Ela segue: “Você ainda é categorizada – você ainda ou é virgem, ou é puta. Se você passa de uma certa idade, você não pode mais expressar sua sexualidade, ser solteira, ou sair com homens mais novos”. Agora com mais de 50 anos, Madonna se tornou expert em se envolver com homens mais jovens, passando por três namorados modelos com menos de 30 anos em menos de quatro anos. Esse é um comportamento, aponta Madonna, “pelo qual nenhum homem seria questionado ou se tornaria alvo de críticas”. Madonna parece pensar principalmente em homens héteros: bichas velhas com gosto por novinhos, como Liberace – ou Stephen Fry – devem se solidarizar com as reclamações de Madonna.
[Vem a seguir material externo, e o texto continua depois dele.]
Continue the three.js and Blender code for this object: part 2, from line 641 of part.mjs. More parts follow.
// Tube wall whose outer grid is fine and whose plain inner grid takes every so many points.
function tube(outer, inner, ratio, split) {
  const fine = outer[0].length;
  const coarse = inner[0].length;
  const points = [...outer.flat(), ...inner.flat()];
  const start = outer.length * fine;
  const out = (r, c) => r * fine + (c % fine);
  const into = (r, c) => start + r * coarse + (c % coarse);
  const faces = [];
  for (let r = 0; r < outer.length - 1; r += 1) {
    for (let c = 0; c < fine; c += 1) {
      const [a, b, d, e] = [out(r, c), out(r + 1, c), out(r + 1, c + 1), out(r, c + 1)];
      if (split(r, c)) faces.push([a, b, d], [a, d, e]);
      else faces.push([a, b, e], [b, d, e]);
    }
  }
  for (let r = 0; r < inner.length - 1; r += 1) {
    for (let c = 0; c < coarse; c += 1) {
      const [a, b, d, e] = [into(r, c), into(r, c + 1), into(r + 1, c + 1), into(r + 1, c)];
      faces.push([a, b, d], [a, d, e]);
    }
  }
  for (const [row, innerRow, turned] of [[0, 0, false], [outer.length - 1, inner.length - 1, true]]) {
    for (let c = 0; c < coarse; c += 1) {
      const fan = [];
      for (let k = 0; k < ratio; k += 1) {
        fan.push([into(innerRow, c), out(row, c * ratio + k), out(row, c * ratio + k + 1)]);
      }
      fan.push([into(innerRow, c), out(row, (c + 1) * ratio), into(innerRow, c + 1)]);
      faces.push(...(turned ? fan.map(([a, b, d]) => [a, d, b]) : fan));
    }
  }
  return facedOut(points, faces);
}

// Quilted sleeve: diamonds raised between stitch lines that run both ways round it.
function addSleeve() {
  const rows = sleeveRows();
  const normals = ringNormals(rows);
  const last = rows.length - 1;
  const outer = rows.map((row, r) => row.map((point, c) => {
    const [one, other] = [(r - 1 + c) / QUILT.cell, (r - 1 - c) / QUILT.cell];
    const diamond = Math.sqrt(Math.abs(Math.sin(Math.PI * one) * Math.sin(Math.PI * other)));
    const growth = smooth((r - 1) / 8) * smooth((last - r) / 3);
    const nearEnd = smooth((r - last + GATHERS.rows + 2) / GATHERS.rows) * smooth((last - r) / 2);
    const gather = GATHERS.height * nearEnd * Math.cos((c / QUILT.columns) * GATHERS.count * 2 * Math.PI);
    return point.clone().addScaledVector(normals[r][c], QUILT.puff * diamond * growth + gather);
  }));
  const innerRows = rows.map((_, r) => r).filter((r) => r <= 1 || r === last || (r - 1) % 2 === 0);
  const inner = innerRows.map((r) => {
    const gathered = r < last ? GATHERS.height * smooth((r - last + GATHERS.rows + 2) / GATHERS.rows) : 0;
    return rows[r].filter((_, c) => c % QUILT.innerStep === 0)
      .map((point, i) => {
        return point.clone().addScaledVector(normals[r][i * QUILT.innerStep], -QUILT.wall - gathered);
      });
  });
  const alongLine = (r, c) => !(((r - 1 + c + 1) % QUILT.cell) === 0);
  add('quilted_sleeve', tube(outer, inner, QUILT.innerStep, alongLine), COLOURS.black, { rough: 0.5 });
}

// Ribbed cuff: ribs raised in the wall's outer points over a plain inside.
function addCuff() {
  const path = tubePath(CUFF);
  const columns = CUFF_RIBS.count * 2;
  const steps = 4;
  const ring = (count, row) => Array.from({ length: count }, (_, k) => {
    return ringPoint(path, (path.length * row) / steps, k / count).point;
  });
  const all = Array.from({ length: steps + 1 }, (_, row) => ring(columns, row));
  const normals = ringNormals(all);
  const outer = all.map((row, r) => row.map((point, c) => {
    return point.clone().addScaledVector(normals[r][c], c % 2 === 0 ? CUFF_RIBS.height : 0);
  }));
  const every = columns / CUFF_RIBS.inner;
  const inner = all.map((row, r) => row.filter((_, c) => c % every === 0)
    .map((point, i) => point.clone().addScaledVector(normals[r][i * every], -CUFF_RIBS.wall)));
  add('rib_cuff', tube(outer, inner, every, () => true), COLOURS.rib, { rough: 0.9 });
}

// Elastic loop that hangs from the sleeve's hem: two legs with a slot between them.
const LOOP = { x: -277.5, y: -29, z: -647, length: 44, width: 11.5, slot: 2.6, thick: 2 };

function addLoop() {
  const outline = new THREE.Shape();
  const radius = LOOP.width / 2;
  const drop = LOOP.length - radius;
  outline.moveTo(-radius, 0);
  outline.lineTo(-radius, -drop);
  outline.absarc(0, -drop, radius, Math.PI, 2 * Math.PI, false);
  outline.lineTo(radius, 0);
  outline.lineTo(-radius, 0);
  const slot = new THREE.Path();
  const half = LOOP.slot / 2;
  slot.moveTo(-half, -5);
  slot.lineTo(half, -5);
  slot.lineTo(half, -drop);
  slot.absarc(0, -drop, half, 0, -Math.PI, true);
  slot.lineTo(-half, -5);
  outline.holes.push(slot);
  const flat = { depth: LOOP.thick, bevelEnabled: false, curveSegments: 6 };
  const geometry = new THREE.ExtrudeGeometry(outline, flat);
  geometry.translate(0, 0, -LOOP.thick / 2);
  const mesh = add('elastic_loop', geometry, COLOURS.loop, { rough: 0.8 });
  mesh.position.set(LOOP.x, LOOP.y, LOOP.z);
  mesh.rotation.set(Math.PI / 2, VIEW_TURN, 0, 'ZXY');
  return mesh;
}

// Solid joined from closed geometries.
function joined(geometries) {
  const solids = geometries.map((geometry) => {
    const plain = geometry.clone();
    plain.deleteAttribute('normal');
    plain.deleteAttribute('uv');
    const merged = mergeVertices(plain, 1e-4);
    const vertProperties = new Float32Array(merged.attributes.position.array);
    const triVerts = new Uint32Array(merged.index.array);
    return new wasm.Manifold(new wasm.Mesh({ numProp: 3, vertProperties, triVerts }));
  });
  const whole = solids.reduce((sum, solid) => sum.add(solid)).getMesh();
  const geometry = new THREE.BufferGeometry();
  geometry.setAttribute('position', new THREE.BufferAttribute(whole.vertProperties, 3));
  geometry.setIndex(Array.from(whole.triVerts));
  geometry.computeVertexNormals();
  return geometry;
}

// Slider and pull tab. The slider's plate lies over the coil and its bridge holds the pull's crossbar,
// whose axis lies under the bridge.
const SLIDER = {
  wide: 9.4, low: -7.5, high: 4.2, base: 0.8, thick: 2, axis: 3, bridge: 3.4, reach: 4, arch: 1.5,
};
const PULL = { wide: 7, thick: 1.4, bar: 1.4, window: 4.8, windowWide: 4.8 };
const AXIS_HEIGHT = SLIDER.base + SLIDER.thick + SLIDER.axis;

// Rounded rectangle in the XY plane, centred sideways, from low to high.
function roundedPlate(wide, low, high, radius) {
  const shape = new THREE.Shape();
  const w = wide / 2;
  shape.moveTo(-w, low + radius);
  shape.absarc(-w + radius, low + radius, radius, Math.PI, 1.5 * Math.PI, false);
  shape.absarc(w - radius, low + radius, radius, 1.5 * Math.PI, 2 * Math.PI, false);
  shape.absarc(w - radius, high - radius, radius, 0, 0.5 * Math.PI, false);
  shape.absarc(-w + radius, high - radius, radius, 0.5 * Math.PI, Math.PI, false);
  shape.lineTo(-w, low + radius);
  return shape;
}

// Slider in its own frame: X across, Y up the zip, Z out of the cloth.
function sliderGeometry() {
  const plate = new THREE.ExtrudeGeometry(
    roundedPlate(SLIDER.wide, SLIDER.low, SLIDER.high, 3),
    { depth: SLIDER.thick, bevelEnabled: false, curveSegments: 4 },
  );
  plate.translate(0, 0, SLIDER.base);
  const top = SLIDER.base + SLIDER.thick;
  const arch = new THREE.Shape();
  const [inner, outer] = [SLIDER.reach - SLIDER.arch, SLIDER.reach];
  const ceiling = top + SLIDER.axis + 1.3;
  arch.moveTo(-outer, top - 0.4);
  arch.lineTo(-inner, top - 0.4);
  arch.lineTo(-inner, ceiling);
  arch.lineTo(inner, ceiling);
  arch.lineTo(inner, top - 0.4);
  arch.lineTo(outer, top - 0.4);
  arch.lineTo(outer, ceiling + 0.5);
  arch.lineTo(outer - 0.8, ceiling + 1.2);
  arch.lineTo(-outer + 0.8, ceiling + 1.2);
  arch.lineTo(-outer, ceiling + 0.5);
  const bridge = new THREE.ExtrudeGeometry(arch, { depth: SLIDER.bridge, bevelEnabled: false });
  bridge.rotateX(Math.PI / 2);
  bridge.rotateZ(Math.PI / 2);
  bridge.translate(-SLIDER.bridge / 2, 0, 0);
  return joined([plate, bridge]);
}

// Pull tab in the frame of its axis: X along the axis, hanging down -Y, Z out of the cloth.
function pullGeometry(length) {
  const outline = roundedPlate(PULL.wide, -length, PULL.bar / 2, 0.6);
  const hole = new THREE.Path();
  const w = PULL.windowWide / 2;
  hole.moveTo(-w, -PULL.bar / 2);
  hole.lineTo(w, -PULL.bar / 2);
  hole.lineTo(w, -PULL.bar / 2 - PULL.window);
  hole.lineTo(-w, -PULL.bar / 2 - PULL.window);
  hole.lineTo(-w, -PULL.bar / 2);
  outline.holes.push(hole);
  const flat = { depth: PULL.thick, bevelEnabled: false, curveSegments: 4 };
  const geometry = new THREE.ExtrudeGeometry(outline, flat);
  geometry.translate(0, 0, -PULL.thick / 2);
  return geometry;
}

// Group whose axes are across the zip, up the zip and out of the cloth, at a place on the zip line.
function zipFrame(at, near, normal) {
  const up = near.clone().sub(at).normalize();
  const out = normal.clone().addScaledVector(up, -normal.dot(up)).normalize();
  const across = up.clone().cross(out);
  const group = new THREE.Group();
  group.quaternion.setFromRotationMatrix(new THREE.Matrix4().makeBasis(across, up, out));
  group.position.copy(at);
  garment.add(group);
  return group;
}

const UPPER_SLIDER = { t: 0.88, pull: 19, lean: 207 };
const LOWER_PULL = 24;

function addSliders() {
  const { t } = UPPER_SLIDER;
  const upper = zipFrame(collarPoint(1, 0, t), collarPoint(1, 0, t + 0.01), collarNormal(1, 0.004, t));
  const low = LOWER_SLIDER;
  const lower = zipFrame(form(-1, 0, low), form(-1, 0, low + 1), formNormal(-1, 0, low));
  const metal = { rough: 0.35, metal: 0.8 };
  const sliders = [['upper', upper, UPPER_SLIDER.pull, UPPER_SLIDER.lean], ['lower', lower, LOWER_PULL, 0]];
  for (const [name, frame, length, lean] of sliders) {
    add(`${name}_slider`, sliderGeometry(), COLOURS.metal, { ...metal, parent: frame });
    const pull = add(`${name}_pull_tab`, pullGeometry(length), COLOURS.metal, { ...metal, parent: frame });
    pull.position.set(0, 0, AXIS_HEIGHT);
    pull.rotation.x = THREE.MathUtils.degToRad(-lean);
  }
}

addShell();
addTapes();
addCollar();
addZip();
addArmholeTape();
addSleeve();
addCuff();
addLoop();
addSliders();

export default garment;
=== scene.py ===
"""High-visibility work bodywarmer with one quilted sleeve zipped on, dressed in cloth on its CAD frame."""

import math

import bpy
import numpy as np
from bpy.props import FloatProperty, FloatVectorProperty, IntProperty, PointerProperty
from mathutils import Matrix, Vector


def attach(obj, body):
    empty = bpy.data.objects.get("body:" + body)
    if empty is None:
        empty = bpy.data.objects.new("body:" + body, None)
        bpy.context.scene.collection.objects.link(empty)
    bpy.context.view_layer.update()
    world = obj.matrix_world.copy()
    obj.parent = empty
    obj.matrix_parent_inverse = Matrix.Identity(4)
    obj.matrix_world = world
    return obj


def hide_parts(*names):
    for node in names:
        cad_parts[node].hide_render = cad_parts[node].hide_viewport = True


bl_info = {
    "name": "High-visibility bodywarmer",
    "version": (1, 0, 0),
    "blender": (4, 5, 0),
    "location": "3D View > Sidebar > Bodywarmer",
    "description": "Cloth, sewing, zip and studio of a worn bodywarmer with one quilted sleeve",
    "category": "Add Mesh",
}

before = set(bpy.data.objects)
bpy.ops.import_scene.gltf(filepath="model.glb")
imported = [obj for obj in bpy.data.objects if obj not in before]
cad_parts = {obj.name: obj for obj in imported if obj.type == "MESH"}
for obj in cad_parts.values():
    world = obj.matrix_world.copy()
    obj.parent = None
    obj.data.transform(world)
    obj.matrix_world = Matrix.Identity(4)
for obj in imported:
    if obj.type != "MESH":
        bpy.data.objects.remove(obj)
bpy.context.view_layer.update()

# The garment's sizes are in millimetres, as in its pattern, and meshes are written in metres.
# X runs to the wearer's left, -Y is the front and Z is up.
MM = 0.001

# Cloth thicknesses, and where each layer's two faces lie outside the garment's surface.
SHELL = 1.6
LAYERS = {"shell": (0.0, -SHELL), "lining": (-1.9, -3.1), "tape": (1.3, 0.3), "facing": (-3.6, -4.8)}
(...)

Em Rebel Heart, Madonna inicia um novo período, e a era de Madonna chega a sua quarta década. Com o passar dos anos, vimos muitas “novas Madonnas” chegarem e passarem, mas a nova Madonna continua sendo a própria. Como brinca Madonna, “Eu sou a nova Madonna velha”. Joana D’Arc, a mulher mais famosa de sua época, morreu como mártir aos 19 anos, traída. Madonna, com meros 56 anos, já deixou claro que ela não vai aceitar nem martírio, nem marginalização, nem ser relegada ao status de “tesouro nacional”. Ela não vai se aposentar silenciosamente ao papel de amigona dos gays como Cher, nem se assentar numa irrelevância à la Paula Abdul. Se os jovens estão usando Snapchat, ela vai usar o Snapchat para lançar seu vídeo. Se seus fãs mais ardorosos estão no Grindr, ela vai conversar com eles ao vivo no Grindr. Madonna vai seguir a cultura pop onde quer que vá – despenhadeiro abaixo e mar adentro, se necessário for. Seu novo álbum é muitas coisas. Acima de tudo, não é seu último.